:: What needs to be done ::
Copy out the data below verbatim.

====================

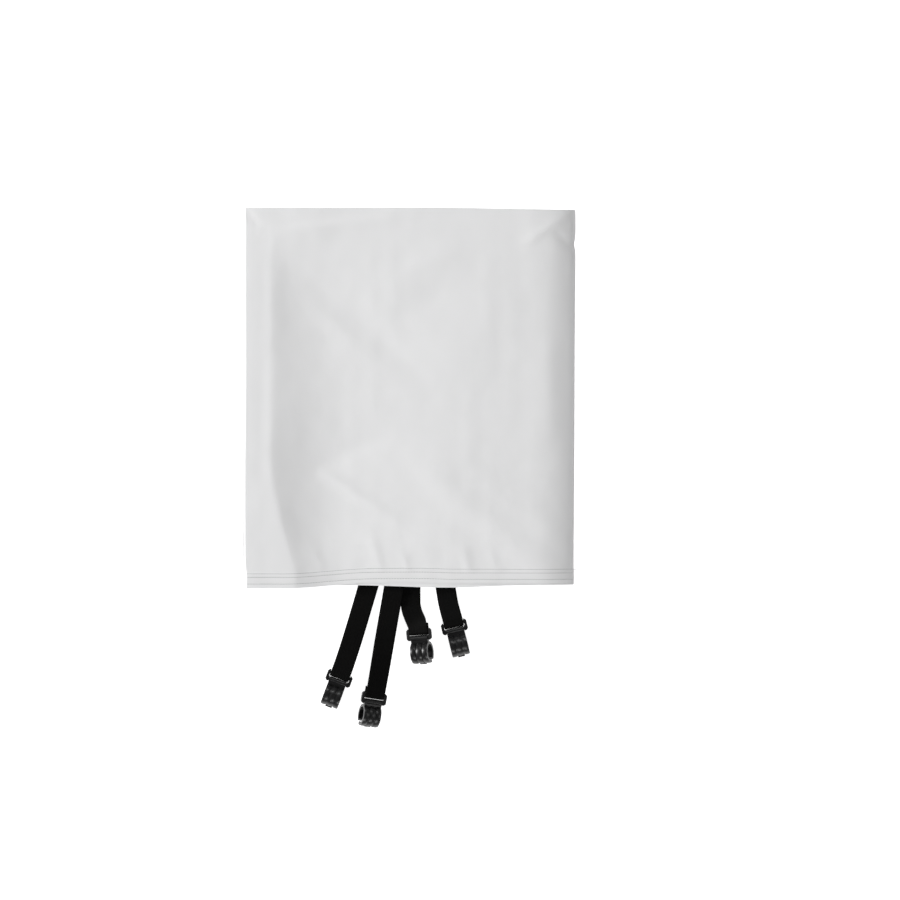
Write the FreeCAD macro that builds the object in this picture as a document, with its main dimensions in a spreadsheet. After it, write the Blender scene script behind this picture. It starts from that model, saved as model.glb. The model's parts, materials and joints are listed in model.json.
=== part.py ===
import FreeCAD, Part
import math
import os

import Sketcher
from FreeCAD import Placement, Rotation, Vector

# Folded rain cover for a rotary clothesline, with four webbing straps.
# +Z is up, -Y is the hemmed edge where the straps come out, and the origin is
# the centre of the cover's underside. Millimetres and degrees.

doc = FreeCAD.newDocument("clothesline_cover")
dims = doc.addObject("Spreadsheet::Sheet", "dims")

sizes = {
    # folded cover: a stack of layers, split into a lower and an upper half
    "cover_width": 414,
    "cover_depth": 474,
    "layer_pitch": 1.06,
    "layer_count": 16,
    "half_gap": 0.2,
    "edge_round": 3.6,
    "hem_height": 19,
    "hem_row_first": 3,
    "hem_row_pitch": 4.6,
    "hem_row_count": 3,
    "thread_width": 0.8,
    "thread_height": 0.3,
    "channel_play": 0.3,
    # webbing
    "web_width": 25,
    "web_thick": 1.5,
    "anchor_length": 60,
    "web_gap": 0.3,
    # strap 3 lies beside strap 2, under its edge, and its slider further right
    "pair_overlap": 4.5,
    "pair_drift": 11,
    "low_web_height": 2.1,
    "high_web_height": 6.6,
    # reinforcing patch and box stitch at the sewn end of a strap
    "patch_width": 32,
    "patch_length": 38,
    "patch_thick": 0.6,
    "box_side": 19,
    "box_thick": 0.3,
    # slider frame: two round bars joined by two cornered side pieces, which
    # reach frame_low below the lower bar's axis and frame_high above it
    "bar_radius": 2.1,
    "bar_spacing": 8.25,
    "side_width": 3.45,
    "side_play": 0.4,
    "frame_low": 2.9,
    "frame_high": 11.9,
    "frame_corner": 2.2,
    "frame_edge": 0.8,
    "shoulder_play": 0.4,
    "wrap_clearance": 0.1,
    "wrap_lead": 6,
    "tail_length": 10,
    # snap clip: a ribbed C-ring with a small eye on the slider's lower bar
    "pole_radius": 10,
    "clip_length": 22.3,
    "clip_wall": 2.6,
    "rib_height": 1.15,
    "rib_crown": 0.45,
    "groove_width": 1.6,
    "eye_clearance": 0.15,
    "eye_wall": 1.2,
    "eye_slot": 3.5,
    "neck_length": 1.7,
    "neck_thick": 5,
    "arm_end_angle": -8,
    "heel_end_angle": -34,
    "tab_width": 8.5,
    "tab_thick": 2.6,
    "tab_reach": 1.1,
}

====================

:: The answer ::
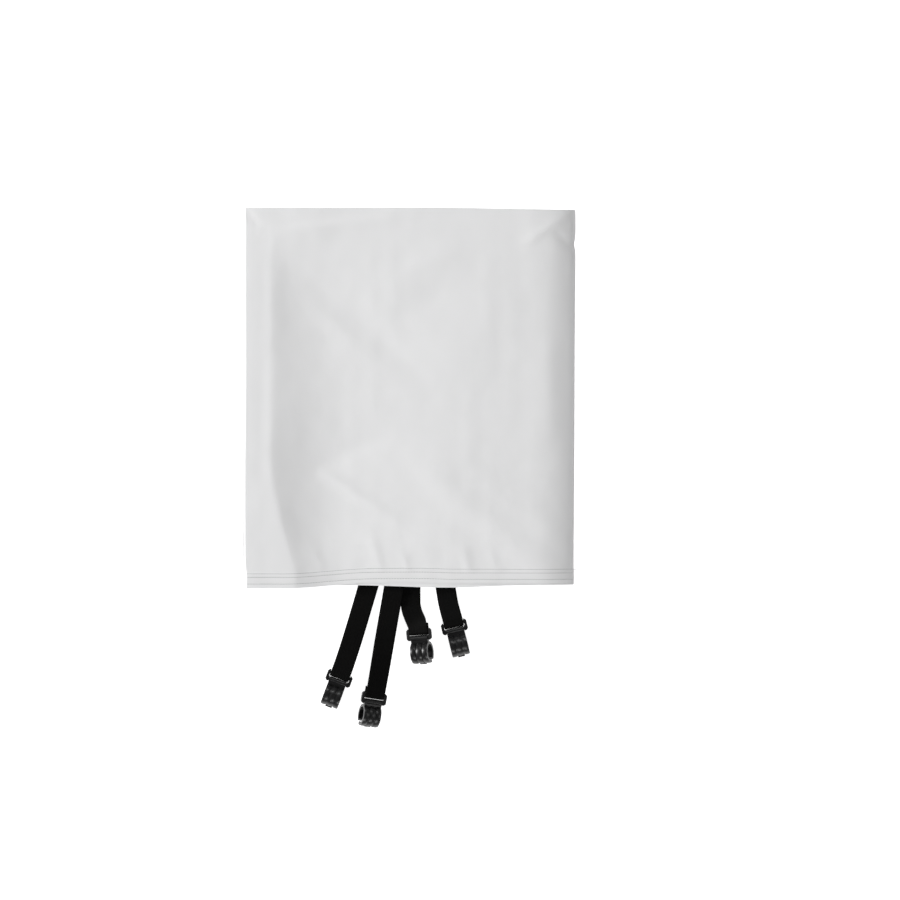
Write the FreeCAD macro that builds the object in this picture as a document, with its main dimensions in a spreadsheet. After it, write the Blender scene script behind this picture. It starts from that model, saved as model.glb. The model's parts, materials and joints are listed in model.json.
=== part.py ===
import FreeCAD, Part
import math
import os

import Sketcher
from FreeCAD import Placement, Rotation, Vector

# Folded rain cover for a rotary clothesline, with four webbing straps.
# +Z is up, -Y is the hemmed edge where the straps come out, and the origin is
# the centre of the cover's underside. Millimetres and degrees.

doc = FreeCAD.newDocument("clothesline_cover")
dims = doc.addObject("Spreadsheet::Sheet", "dims")

sizes = {
    # folded cover: a stack of layers, split into a lower and an upper half
    "cover_width": 414,
    "cover_depth": 474,
    "layer_pitch": 1.06,
    "layer_count": 16,
    "half_gap": 0.2,
    "edge_round": 3.6,
    "hem_height": 19,
    "hem_row_first": 3,
    "hem_row_pitch": 4.6,
    "hem_row_count": 3,
    "thread_width": 0.8,
    "thread_height": 0.3,
    "channel_play": 0.3,
    # webbing
    "web_width": 25,
    "web_thick": 1.5,
    "anchor_length": 60,
    "web_gap": 0.3,
    # strap 3 lies beside strap 2, under its edge, and its slider further right
    "pair_overlap": 4.5,
    "pair_drift": 11,
    "low_web_height": 2.1,
    "high_web_height": 6.6,
    # reinforcing patch and box stitch at the sewn end of a strap
    "patch_width": 32,
    "patch_length": 38,
    "patch_thick": 0.6,
    "box_side": 19,
    "box_thick": 0.3,
    # slider frame: two round bars joined by two cornered side pieces, which
    # reach frame_low below the lower bar's axis and frame_high above it
    "bar_radius": 2.1,
    "bar_spacing": 8.25,
    "side_width": 3.45,
    "side_play": 0.4,
    "frame_low": 2.9,
    "frame_high": 11.9,
    "frame_corner": 2.2,
    "frame_edge": 0.8,
    "shoulder_play": 0.4,
    "wrap_clearance": 0.1,
    "wrap_lead": 6,
    "tail_length": 10,
    # snap clip: a ribbed C-ring with a small eye on the slider's lower bar
    "pole_radius": 10,
    "clip_length": 22.3,
    "clip_wall": 2.6,
    "rib_height": 1.15,
    "rib_crown": 0.45,
    "groove_width": 1.6,
    "eye_clearance": 0.15,
    "eye_wall": 1.2,
    "eye_slot": 3.5,
    "neck_length": 1.7,
    "neck_thick": 5,
    "arm_end_angle": -8,
    "heel_end_angle": -34,
    "tab_width": 8.5,
    "tab_thick": 2.6,
    "tab_reach": 1.1,
}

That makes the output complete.